Così Grillo si è giocato la sua partita con abilità, mettendo in campo il nome di un giurista stimato e di alto profilo quale Stefano Rodotà, con un rilevante passato politico nella sinistra. L'operazione ha contribuito non poco a disarticolare il Pd. Il nome di Rodotà è diventato in breve tempo il simbolo della capacità di pressione che i Cinque Stelle hanno saputo esercitare sulla base parlamentare di quel partito, soprattutto fra i giovani sensibili al messaggio nuovista e anti-casta del movimento "grillino". Poi qualcosa si è incrinato. Qualcuno ha creduto che la crisi del Pd potesse arrivare fino ad accettare sul serio il nome di Rodotà come capo dello Stato all'indomani della bocciatura di Marini e Prodi. La tentazione c'è stata, ma poi ha prevalso l'istinto di sopravvivenza. Del resto, Grillo è l'autore dello slogan elettorale «Arrendetevi, siete circondati». Accettare Rodotà, unico nome imposto da Grillo a suon di voti, voleva dire in effetti per il Pd uscire con le mani in alto.

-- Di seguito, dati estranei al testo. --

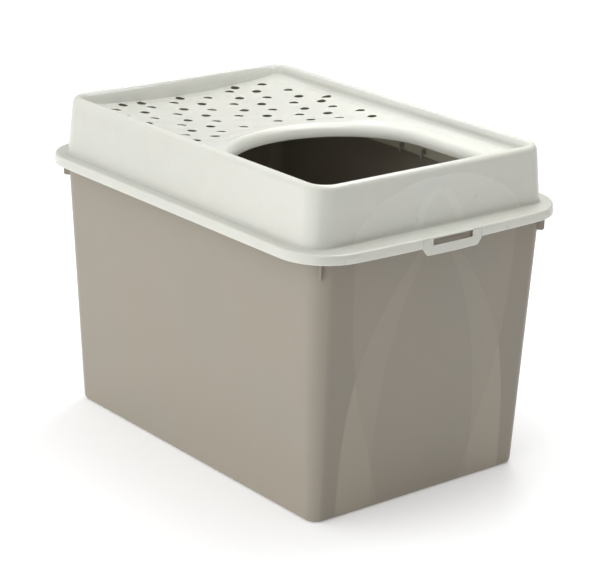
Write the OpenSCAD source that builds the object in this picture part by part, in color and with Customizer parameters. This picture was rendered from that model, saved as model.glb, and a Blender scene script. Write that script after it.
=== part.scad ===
// Top-entry cat litter box: a tall tapered tub and a hood that drops over its rim.
// Millimetres. X is the width, Y the length with the front at -Y, Z is up, and the origin is the
// middle of the underside. The hood lifts off along +Z. A latch at each short end hangs from the
// hood's skirt and swings outward off a catch on the tub.

/* [Overall] */
// Width over the hood's skirt
overall_w = 393; // [380:1:406]
// Length over the two latches
overall_l = 572; // [560:1:584]
// Height to the top of the hood's rim
overall_h = 404; // [396:1:412]
// Wall thickness of the tub and the hood
wall = 2.2; // [2:0.1:2.6]

/* [Tub] */
// Width of the tub at the floor
tub_base_w = 318; // [300:1:330]
// Length of the tub at the floor
tub_base_l = 488; // [470:1:500]
// Width of the tub just below its flange
tub_top_w = 346; // [336:1:350]
// Length of the tub just below its flange
tub_top_l = 522; // [512:1:526]
// Corner radius of the tub at the floor
tub_base_r = 17; // [12:1:24]
// Corner radius of the tub at the top
tub_top_r = 26; // [20:1:34]
// Radius of the bottom edge
tub_edge_r = 6; // [3:1:9]
// How far the floor panel stands above the foot ring
foot_step = 1; // [0.5:0.1:2]
// Width of the foot ring
foot_ring = 9; // [6:1:14]
// Height of the flange's top face
flange_z = 331; // [328:1:333]
// Height of the rails along the tub's long sides, above the flange
rail_rise = 8; // [5:0.5:9]

/* [Hood] */
// Width of the hood wall at its foot
hood_base_w = 355; // [352:1:360]
// Length of the hood wall at its foot
hood_base_l = 514; // [508:1:518]
// Width of the hood wall at the top
hood_top_w = 341; // [336:1:346]
// Length of the hood wall at the top
hood_top_l = 509; // [504:1:512]
// Corner radius of the hood
hood_r = 29; // [24:1:36]
// Roundover of the hood's top edge
hood_edge_r = 6.5; // [3:0.5:7]
// Width of the rim round the top
rim_w = 10.5; // [9:0.5:11.5]
// Height of the skirt's lower edge
skirt_z = 321.5; // [318:0.5:324]
// Corner radius of the skirt
skirt_r = 62; // [50:1:70]
// How far each short end of the skirt bows outward
skirt_bow = 3.5; // [0:0.5:4]
// Height of the perforated deck's upper face
deck_z = 380; // [376:1:384]
// Slope of the well's long sides, from the rim in to the deck; the ends slope half as much
well_inset = 6; // [4:0.5:8]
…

A quel punto, una volta decisa la convergenza delle grandi forze su Giorgio Napolitano, il buon senso avrebbe consigliato di ritirare Rodotà per rispetto al capo dello Stato in procinto di essere rieletto. Grillo avrebbe manifestato il suo dissenso votando scheda bianca, ma non ci sarebbe stato lo spettacolo penoso dei parlamentari che rimangono seduti al momento della proclamazione. E soprattutto si sarebbe evitata quella grave contrapposizione, del tutto forzata, fra il palazzo e la piazza. È capitato altre volte nella nostra storia che Montecitorio fosse assediato dalla folla, per esempio nel "radioso maggio" del 1915: ma fu la premessa di sviluppi molto negativi, come dovrebbero sapere anche nel M5S.
Grillo ha capito la pericolosità della deriva. Un aiuto a comprendere glielo ha dato proprio Rodotà, ricordandogli che «il dissenso si esprime nelle istituzioni» e che bisogna stare attenti all'uso di certi termini (tipo "colpo di Stato", poi derubricato a "golpettino": chiedere ai cileni ragguagli in merito). Sta di fatto che la giornata di ieri è trascorsa a rimediare alla meglio agli errori compiuti. Abbiamo visto un Grillo ansioso di non passare da incendiario. Infatti ha spento in parte i fuochi, addirittura rinunciando a sovraesporsi. Ma il suo vero timore è che la rielezione di Napolitano finisca per dare una frustata vitale al sistema decotto. Quell'insistere nel dire che «tanto il governo non durerà, tanto non c'è niente da fare», tradisce la paura del leader populista: che una presidenza forte sia in grado di ridurre alla ragione i partiti, obbligandoli a compiere i passi riformatori fin qui rifiutati. E questo sarebbe assai dannoso per il messaggio di Grillo. Il quale si è appunto accorto di aver perso, anche per i suoi sbagli, la battaglia che stava vincendo.